People v Goecke, 457 Mich 442, 462; 579 NW2d 868 (1998) (quotation marks and citation
omitted). “Where a preliminary examination is held on the very charge that the prosecution seeks
to have reinstated, the defendant is not unfairly surprised or deprived of adequate notice or a
sufficient opportunity to defend at trial . . . .” Id.
In this case, the district court held a preliminary examination involving Williams’s charge
of felony-firearm, and ultimately dismissed the charge. Once Williams was bound over to the
circuit court, the prosecutor moved to amend the felony information to reinstate the felony-firearm
charge. The circuit court determined, however, that there was insufficient evidence to support
Williams’s bindover on the first-degree murder charge, and therefore, there was insufficient
evidence to support the felony-firearm charge. This was not an abuse of discretion.

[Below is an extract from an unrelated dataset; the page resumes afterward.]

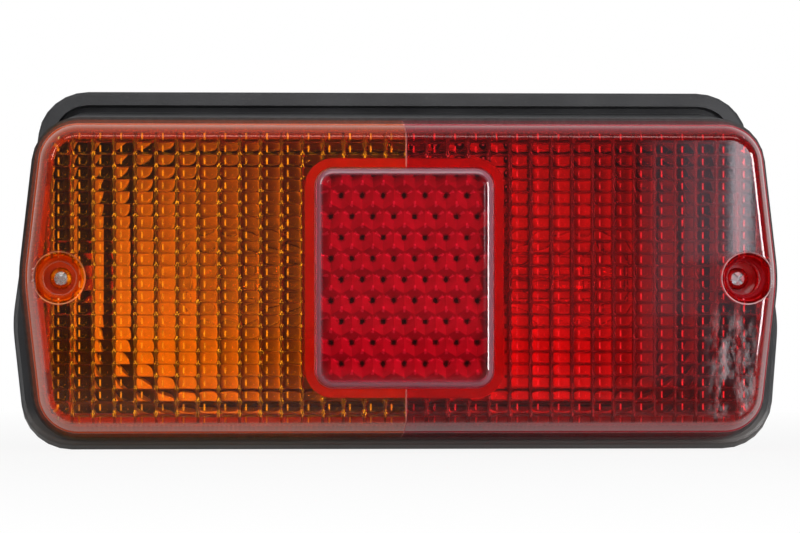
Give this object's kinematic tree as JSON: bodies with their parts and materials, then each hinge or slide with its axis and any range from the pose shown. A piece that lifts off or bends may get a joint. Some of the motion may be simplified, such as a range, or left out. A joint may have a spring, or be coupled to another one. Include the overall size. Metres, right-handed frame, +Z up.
{
  "type": "tail light cluster",
  "caption": "Wedge-based rear lamp cluster with an amber and red lens, a central reflex reflector, bulbs on a sprung chassis and studs on a leaning mounting face.",
  "frame": {"origin": "in the plane of the mounting face, at the height of the lens's middle, on the lamp's middle line", "axes": "+X to the right as seen from behind the car, +Y into the car, +Z up; the lens faces -Y and the mounting face leans by 17.5 degrees"},
  "size_m": [0.205, 0.0679, 0.0963],
  "materials": {
    "base_plastic": "matte",
    "black_rubber": "matte",
    "amber_lens": "gloss",
    "red_lens": "gloss",
    "reflex_red": "gloss",
    "bright_tray": "satin",
    "zinc_steel": "satin",
    "brass": "satin",
    "bulb_glass": "gloss",
    "tungsten": "satin",
    "fibre_board": "matte"
  },
  "bodies": {
    "root": {"base_housing": "base_plastic", "mounting_gasket": "black_rubber", "lens_seal": "black_rubber", "lens_amber": "amber_lens", "lens_red": "red_lens", "reflex_reflector": "reflex_red", "reflector_tray": "bright_tray", "light_baffle": "bright_tray", "socket_bracket": "zinc_steel", "indicator_socket": "brass", "stop_tail_socket": "brass", "indicator_bulb_cap": "brass", "stop_tail_bulb_cap": "brass", "indicator_bulb_glass": "bulb_glass", "stop_tail_bulb_glass": "bulb_glass", "indicator_filament": "tungsten", "stop_tail_filaments": "tungsten", "indicator_insulator": "fibre_board", "stop_tail_insulator": "fibre_board", "indicator_contact": "brass", "tail_contact": "brass", "stop_contact": "brass", "earth_terminal": "zinc_steel", "lens_screw_left": "zinc_steel", "lens_screw_right": "zinc_steel", "chassis_screws": "zinc_steel", "mounting_stud_left": "zinc_steel", "mounting_stud_right": "zinc_steel", "cable_grommet": "black_rubber"}
  },
  "joints": []
}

Under the plain language of the felony-firearm statute, a predicate felony conviction is
required to sustain a felony-firearm conviction. People v Coleman, 327 Mich App 430, 441; 937
NW2d 372 (2019). As discussed in section II(A), there was insufficient evidence to establish
probable cause that Williams used the gun to murder the decedent. Without a first-degree murder
charge, there is no predicate felony for a felony-firearm charge. Consequently, we conclude that
the circuit court did not abuse its discretion by denying the prosecutor’s motion to reinstate the
charge of felony-firearm against Williams. See People v Akins, 259 Mich App 545, 554; 675
NW2d 863 (2003) (holding that the elements of felony-firearm are possession of “a firearm during
the commission of, or the attempt to commit, a felony”) (quotation marks and citation omitted).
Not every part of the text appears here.